%%

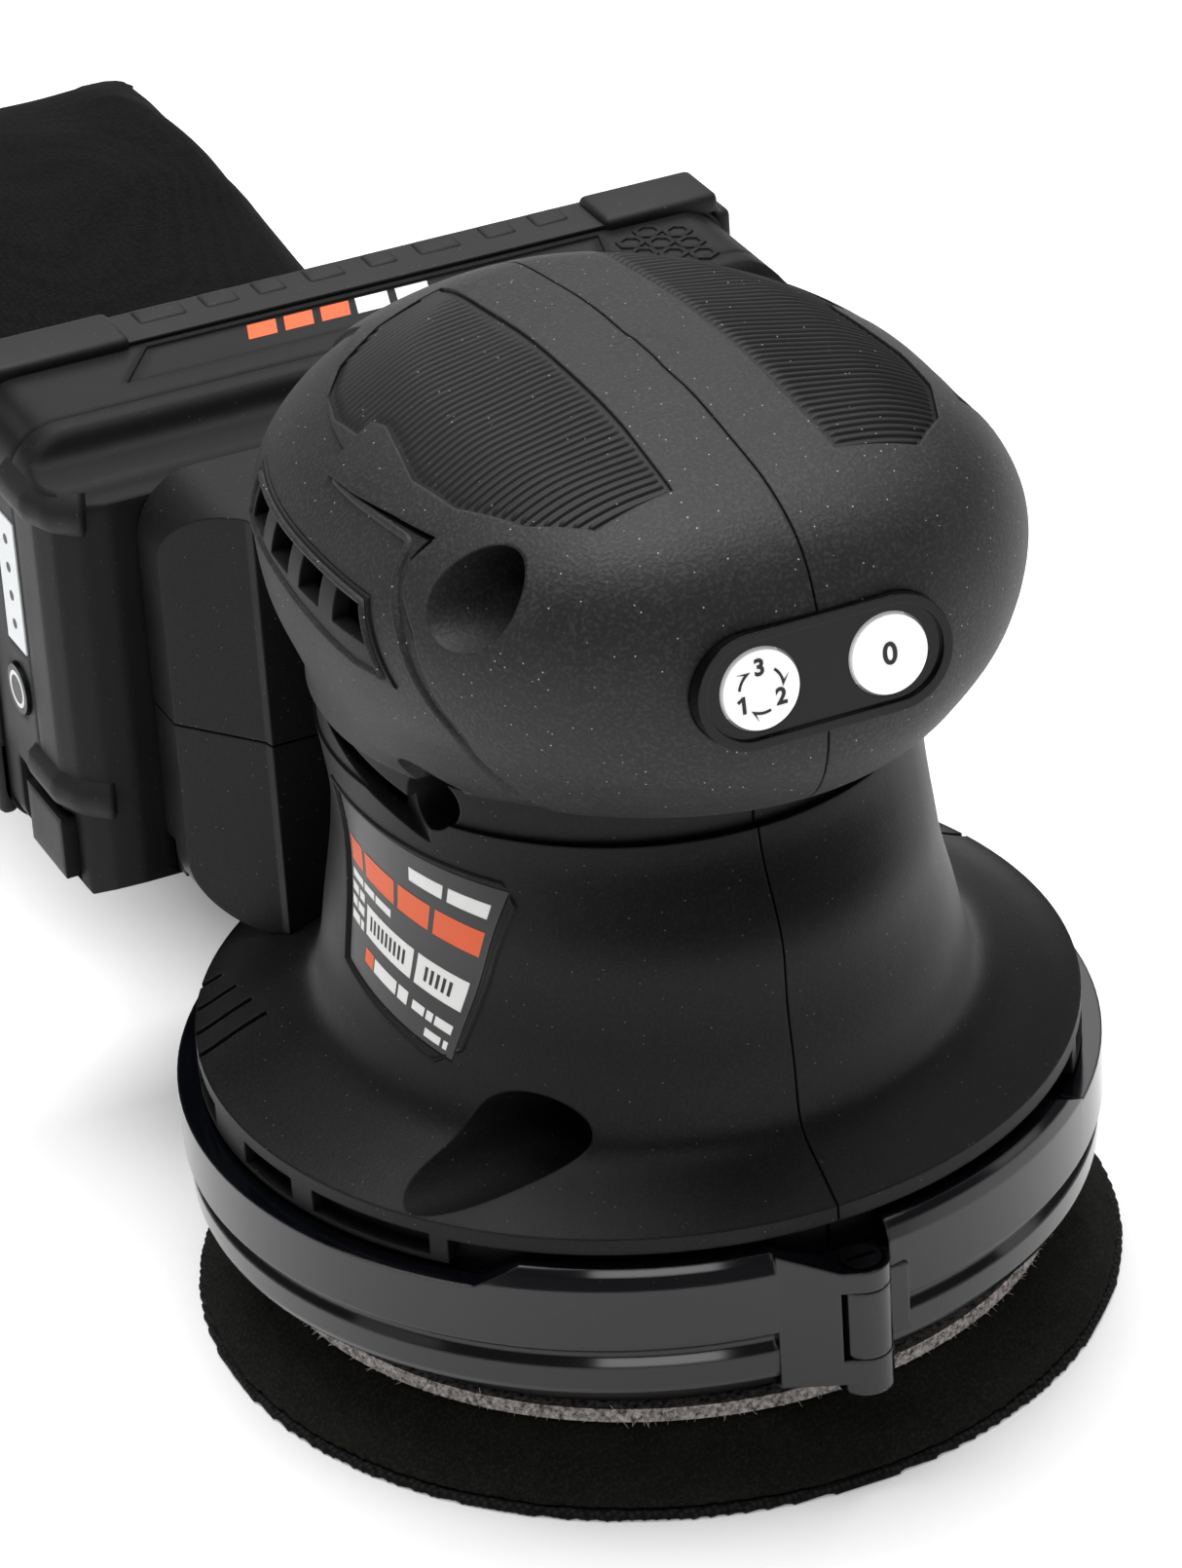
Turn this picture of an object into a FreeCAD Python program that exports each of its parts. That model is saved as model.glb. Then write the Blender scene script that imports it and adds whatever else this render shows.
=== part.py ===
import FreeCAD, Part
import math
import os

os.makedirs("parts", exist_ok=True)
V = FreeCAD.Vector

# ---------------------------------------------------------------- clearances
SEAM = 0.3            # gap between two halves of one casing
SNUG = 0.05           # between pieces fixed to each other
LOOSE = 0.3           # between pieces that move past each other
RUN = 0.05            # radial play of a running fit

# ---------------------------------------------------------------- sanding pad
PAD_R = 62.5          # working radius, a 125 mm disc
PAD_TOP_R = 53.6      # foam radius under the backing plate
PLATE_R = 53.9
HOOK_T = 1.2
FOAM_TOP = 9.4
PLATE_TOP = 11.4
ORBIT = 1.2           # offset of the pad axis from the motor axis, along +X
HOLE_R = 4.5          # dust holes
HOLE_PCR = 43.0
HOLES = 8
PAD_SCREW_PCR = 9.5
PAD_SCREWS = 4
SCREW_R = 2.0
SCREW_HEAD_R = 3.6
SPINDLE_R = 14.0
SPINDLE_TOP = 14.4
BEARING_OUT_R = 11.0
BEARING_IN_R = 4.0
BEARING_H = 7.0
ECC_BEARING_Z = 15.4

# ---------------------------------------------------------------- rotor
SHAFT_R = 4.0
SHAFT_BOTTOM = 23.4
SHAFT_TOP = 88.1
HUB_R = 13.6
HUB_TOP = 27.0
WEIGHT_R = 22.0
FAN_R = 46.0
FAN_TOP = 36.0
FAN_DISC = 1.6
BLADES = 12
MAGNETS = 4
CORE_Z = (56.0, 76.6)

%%

DIRECTIONS:
Spot every line that holds "parts" and copy it.

FINISHED TASK:
Turn this picture of an object into a FreeCAD Python program that exports each of its parts. That model is saved as model.glb. Then write the Blender scene script that imports it and adds whatever else this render shows.
os.makedirs("parts", exist_ok=True)